Ed Perlmutter, Democratic candidate for Colorado’s 7th Congressional District, actually helped recover money in 1991 for the policyholders of Los Angeles-based Executive Life Insurance Co. and preserved assets once the firm was placed into conservatorship, officials with the California insurance commissioner’s office said Thursday.

“He was doing his legal work on behalf of getting value for the policyholders, and he was doing that work on behalf of the California insurance commissioner,” said Norman Williams, a spokesman for the commissioner.

Officials with the New York State Insurance Department, also involved in the case, said they would need more time to research the issue to determine Perlmutter’s role in New York.

Perlmutter’s campaign demanded that O’Donnell retract his accusation and issue a public apology.

“Rick O’Donnell’s credibility in this whole thing is now shot,” said Perlmutter’s campaign manager, Danielle Radovich Piper. “How you run your campaign is an indication of what type of congressman you’re going to be. He’s shown he’s totally untruthful, unreliable and irresponsible.”

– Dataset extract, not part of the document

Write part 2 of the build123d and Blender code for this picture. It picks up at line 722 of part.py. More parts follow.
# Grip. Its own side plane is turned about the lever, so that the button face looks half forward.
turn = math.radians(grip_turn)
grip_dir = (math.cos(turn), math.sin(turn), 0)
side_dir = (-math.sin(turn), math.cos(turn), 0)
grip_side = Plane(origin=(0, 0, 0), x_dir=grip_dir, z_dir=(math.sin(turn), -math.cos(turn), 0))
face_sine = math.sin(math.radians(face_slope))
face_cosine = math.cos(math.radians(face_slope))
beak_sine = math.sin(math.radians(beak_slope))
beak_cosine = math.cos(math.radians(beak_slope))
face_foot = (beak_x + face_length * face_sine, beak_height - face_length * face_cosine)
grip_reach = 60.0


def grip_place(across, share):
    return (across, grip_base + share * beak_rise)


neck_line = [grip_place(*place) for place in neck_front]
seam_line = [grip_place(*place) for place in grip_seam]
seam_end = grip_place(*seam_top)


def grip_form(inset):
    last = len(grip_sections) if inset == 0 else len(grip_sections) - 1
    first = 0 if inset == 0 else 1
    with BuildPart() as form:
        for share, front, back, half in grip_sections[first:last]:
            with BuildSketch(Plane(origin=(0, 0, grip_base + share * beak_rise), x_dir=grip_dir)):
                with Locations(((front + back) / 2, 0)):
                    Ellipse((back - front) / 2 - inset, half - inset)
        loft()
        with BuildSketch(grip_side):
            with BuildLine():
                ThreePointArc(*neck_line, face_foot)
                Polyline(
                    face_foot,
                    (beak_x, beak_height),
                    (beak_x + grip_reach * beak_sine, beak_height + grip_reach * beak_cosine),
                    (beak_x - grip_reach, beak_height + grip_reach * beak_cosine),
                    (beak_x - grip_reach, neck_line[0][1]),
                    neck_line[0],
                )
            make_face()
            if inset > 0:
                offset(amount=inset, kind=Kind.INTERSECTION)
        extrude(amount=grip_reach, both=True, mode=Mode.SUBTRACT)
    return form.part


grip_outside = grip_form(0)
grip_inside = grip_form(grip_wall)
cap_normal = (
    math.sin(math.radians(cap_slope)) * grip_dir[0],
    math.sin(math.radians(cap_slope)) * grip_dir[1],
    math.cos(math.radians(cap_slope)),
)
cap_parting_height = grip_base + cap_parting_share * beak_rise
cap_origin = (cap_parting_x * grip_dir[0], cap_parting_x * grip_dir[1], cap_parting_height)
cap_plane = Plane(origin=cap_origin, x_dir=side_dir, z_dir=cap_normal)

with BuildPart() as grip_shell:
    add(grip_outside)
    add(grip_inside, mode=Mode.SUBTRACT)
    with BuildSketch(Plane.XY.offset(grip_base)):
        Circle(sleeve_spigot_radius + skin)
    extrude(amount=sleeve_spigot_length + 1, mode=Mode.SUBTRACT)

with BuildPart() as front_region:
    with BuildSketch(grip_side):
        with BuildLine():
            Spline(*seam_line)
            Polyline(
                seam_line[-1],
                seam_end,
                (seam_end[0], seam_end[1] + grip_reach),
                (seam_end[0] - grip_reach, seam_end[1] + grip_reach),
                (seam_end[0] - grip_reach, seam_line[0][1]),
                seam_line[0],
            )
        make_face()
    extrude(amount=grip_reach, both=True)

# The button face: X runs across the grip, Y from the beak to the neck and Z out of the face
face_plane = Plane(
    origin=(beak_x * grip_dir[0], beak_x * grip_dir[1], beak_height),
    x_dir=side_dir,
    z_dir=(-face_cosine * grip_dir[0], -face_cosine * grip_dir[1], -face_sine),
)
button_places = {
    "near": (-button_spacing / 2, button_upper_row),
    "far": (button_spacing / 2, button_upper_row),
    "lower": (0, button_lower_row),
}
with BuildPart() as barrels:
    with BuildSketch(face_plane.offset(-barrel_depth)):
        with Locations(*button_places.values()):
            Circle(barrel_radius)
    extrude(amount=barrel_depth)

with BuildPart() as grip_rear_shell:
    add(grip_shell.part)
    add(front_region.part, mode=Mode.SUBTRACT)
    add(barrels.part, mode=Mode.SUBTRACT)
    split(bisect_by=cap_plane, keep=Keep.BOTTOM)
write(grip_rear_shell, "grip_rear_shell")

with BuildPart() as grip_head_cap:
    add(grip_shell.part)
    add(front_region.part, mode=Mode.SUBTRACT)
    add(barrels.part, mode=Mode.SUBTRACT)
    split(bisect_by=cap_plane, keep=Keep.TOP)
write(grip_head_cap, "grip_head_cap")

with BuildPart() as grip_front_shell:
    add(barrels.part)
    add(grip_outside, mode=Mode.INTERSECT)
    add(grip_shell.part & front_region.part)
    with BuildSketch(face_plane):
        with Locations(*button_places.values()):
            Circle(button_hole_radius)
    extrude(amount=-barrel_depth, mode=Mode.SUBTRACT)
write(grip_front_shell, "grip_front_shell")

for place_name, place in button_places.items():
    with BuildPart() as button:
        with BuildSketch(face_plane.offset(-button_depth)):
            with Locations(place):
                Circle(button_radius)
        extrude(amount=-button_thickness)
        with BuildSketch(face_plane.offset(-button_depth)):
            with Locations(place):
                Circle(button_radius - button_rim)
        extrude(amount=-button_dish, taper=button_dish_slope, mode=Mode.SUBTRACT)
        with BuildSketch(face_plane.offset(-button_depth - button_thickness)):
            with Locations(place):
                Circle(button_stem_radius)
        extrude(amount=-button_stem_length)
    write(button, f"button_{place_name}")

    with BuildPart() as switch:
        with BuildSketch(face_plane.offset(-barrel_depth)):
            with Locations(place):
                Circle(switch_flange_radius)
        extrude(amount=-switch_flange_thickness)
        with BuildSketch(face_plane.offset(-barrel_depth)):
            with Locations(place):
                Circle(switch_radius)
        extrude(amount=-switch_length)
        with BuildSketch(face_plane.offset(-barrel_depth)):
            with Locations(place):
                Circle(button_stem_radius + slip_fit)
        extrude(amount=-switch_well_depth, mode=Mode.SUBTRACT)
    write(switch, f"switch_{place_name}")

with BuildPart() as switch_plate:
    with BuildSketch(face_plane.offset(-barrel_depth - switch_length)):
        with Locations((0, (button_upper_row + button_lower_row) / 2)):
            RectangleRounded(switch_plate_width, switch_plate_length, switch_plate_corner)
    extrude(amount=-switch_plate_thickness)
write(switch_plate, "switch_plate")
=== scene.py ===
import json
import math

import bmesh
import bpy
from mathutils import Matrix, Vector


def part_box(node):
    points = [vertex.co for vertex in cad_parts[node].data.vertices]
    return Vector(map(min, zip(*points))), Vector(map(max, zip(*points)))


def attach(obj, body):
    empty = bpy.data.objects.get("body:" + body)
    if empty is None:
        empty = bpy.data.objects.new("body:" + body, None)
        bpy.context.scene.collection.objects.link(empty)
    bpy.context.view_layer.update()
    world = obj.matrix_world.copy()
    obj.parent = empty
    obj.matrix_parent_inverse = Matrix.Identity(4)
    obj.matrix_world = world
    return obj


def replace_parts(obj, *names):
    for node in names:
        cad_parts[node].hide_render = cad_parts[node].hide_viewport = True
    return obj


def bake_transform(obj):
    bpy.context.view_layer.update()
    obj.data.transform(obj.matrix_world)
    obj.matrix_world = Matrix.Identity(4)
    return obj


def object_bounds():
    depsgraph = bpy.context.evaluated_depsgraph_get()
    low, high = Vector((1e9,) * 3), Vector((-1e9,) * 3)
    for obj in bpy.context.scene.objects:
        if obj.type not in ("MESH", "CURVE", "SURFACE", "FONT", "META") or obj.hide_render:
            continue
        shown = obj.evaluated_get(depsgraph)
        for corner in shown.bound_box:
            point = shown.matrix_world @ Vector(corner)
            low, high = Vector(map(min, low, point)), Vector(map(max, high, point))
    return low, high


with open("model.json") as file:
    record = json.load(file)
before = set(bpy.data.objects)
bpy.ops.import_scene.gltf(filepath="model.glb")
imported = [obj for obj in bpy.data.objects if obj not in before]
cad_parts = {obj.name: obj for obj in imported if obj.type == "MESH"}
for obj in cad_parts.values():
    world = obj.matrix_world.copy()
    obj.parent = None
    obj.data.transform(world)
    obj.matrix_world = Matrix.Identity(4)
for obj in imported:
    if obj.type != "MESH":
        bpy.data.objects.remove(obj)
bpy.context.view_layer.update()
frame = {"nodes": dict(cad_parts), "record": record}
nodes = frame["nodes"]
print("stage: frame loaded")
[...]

Perlmutter, a former state senator and bankruptcy attorney, and O’Donnell, former head of the Colorado Commission on Higher Education, are vying to fill the seat now held by Republican Bob Beauprez, who is running for governor.

O’Donnell’s campaign said it did not delve into the particulars of the case but had picked up Perlmutter’s involvement by poring through public documents.

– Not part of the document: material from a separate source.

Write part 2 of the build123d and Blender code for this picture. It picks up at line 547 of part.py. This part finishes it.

K.C. Jones, O’Donnell’s campaign manager, declined to issue an apology or retraction.

“We were assuming that he would explain his role, as he should continue to do,” Jones said.

She reiterated O’Donnell’s challenge that Perlmutter release a list of his clients during his years as a part-time state senator.

Perlmutter, who served in the Senate from 1994 to 2002, has declined to release the names because of attorney-client privilege. He has encouraged those who want to look at the records to go to public sources to find them.

“If he has nothing to hide, then he should disclose his client list,” said Jones, who has cited case law that states the names of a lawyer’s clients are not subject to attorney-client privilege.

Meanwhile, O’Donnell on Thursday picked up the endorsements of the National Federation of Independent Business and the U.S. Chamber of Commerce.